> [Exercise task]:
Each line below either holds the string "rigid" or doesn't. Count those that do and give only the number.

> [Data extract]:
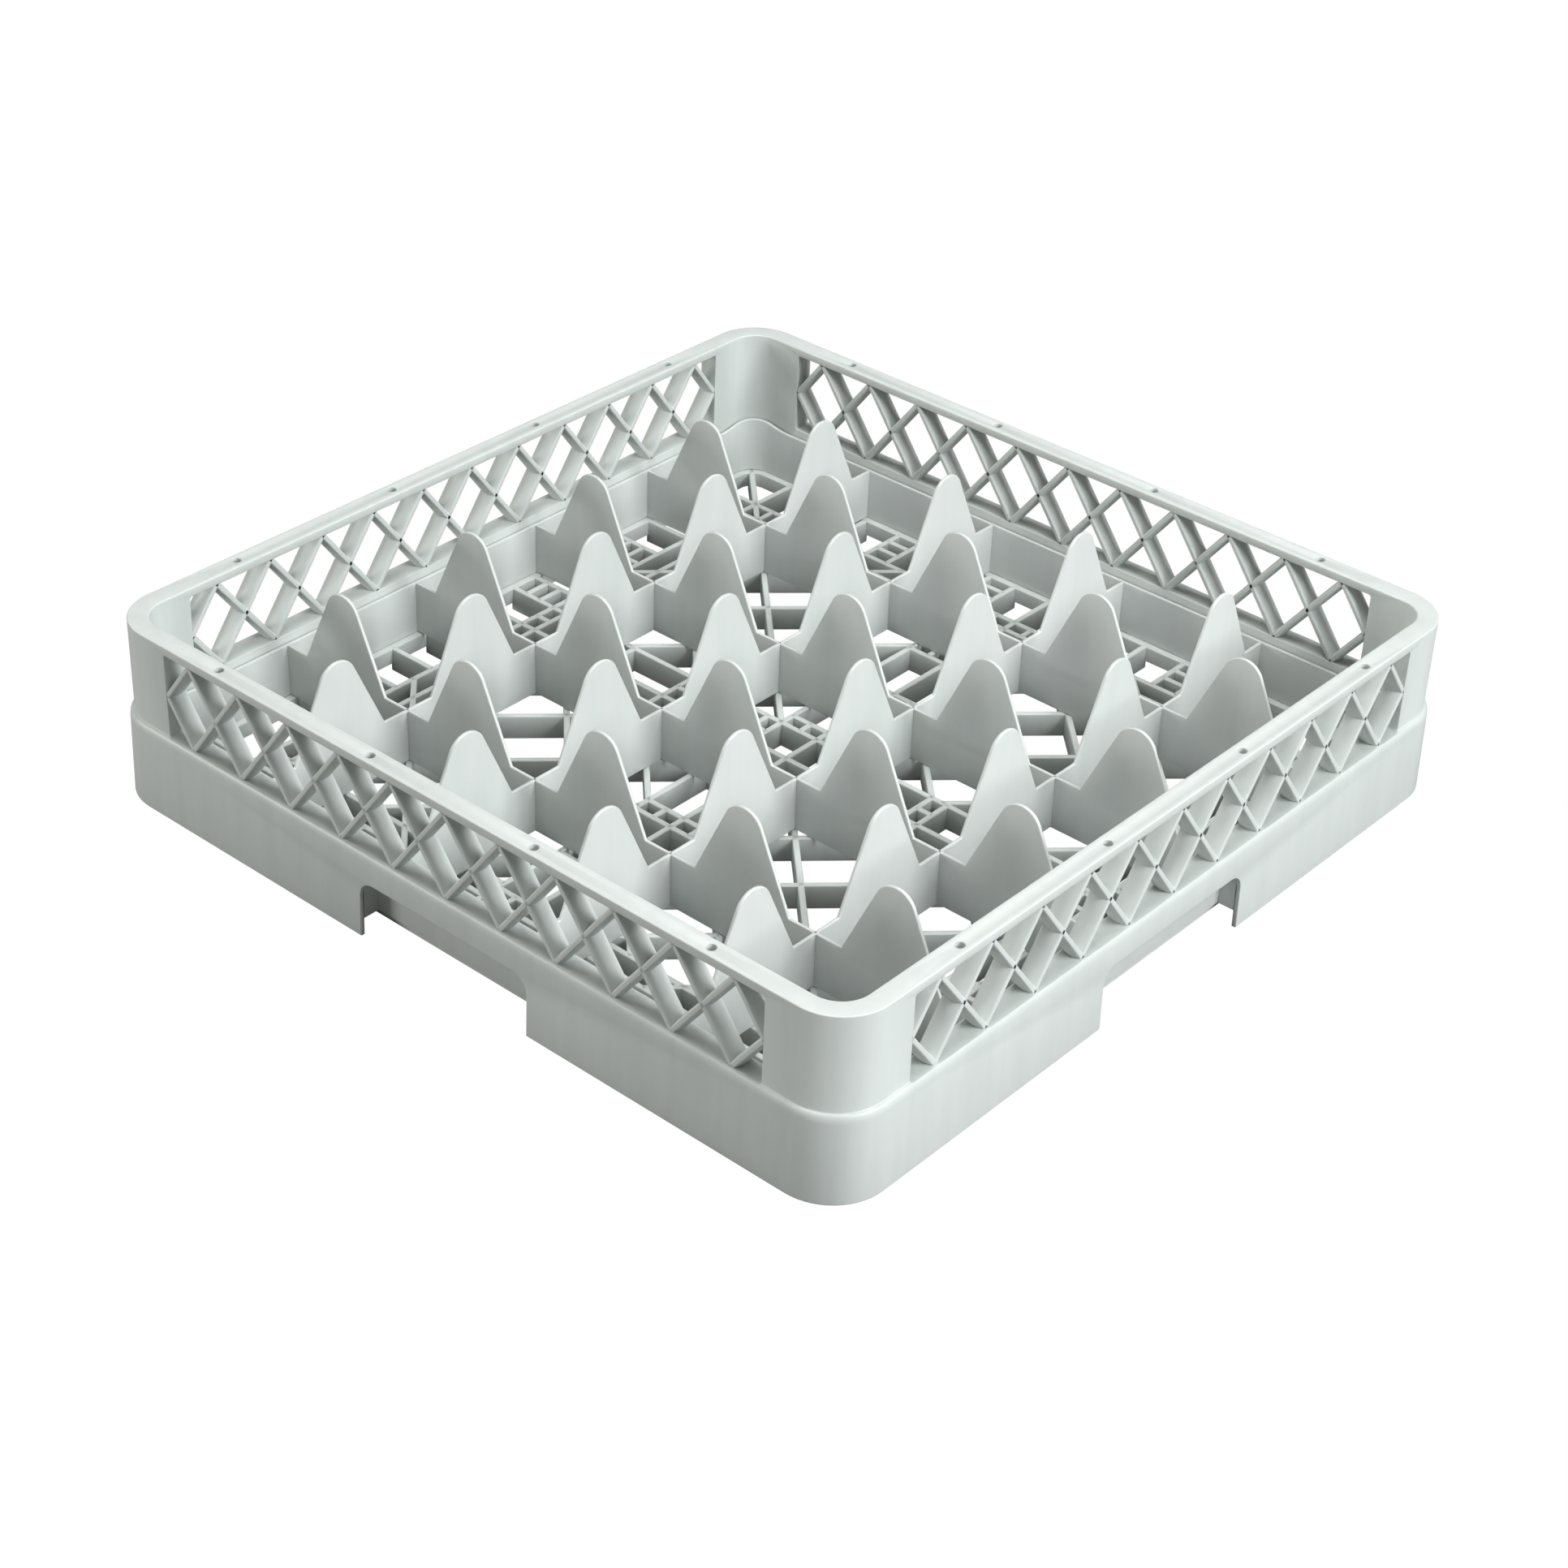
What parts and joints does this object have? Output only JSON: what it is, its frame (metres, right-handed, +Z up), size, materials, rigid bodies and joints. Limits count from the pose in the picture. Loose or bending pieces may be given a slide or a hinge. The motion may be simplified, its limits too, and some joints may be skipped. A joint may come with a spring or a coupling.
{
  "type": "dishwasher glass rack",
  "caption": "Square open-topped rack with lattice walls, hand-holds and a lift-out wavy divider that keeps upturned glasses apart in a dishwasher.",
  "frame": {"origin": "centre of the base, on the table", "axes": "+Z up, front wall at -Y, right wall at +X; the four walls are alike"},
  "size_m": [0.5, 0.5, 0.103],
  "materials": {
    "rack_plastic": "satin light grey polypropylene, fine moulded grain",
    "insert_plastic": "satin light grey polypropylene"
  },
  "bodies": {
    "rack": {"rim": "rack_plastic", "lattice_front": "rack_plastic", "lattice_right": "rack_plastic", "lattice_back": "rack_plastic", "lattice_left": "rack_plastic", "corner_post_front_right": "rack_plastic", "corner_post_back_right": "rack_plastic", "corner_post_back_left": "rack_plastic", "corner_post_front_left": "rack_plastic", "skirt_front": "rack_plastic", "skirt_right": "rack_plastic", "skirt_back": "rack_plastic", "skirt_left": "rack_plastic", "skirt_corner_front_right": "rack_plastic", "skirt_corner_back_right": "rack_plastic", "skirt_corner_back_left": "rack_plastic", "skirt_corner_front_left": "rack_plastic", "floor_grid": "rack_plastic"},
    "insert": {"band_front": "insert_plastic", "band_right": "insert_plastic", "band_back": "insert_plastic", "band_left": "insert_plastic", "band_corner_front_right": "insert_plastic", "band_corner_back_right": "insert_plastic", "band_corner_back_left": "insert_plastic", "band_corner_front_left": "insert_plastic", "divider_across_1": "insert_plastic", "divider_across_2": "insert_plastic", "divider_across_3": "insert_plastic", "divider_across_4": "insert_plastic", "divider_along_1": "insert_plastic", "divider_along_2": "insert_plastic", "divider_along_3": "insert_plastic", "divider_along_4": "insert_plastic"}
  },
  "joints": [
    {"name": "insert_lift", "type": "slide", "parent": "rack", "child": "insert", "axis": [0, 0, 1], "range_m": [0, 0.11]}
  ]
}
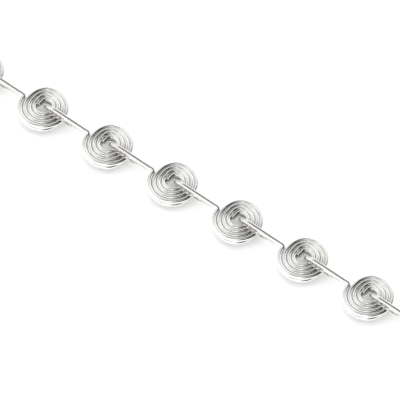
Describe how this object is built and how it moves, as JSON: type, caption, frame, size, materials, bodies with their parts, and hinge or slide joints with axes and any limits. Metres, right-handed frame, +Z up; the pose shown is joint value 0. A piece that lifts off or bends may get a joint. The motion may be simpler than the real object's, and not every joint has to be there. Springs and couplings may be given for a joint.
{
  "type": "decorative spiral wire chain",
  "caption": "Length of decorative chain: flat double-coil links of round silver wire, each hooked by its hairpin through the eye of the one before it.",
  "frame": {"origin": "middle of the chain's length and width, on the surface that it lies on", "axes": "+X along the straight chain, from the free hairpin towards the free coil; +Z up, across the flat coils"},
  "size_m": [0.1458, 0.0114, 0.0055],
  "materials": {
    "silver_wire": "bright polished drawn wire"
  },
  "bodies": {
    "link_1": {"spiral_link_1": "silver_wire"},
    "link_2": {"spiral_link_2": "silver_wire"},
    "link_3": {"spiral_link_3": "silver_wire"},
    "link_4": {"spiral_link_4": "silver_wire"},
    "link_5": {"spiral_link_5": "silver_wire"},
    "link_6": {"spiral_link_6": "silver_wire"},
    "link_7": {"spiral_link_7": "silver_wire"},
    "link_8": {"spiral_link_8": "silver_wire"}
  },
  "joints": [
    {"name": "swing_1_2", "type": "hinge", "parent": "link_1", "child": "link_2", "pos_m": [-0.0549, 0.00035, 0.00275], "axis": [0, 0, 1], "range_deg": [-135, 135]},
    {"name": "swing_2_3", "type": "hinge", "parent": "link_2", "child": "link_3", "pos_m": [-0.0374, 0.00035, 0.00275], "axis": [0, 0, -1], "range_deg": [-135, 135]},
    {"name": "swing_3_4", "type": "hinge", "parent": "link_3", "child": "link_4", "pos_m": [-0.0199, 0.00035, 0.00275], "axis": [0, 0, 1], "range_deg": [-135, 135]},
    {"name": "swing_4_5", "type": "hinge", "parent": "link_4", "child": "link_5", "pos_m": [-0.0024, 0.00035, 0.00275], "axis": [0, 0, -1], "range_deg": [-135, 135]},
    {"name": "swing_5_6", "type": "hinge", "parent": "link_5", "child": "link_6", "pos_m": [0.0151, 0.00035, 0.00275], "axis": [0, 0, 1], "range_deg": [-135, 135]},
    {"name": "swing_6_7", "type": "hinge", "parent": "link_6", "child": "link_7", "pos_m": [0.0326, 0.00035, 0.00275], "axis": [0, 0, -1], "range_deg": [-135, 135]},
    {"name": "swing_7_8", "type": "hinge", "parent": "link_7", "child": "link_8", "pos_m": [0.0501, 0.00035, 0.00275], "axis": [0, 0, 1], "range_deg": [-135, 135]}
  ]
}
...
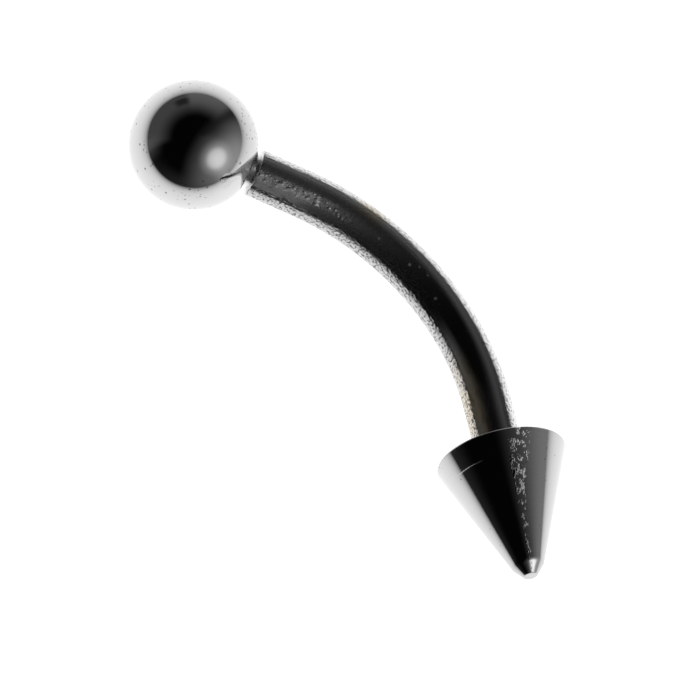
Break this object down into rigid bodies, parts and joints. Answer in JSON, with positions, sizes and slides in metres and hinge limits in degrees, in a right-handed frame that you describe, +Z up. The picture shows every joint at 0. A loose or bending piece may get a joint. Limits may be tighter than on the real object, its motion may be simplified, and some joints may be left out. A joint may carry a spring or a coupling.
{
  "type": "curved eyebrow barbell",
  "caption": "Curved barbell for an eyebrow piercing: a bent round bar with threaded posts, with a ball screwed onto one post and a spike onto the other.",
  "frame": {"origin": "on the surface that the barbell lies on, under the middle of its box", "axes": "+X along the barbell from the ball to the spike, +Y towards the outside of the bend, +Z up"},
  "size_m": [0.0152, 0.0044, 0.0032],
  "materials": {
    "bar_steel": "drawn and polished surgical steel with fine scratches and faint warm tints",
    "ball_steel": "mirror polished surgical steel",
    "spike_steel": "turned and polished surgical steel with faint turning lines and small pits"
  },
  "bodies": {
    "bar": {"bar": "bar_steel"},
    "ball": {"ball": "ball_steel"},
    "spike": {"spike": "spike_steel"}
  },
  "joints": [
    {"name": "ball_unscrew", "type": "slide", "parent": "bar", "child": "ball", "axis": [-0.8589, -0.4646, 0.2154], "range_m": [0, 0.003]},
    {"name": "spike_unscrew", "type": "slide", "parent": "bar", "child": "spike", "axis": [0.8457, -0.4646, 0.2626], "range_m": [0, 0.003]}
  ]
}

> [Answer for this exercise]:
2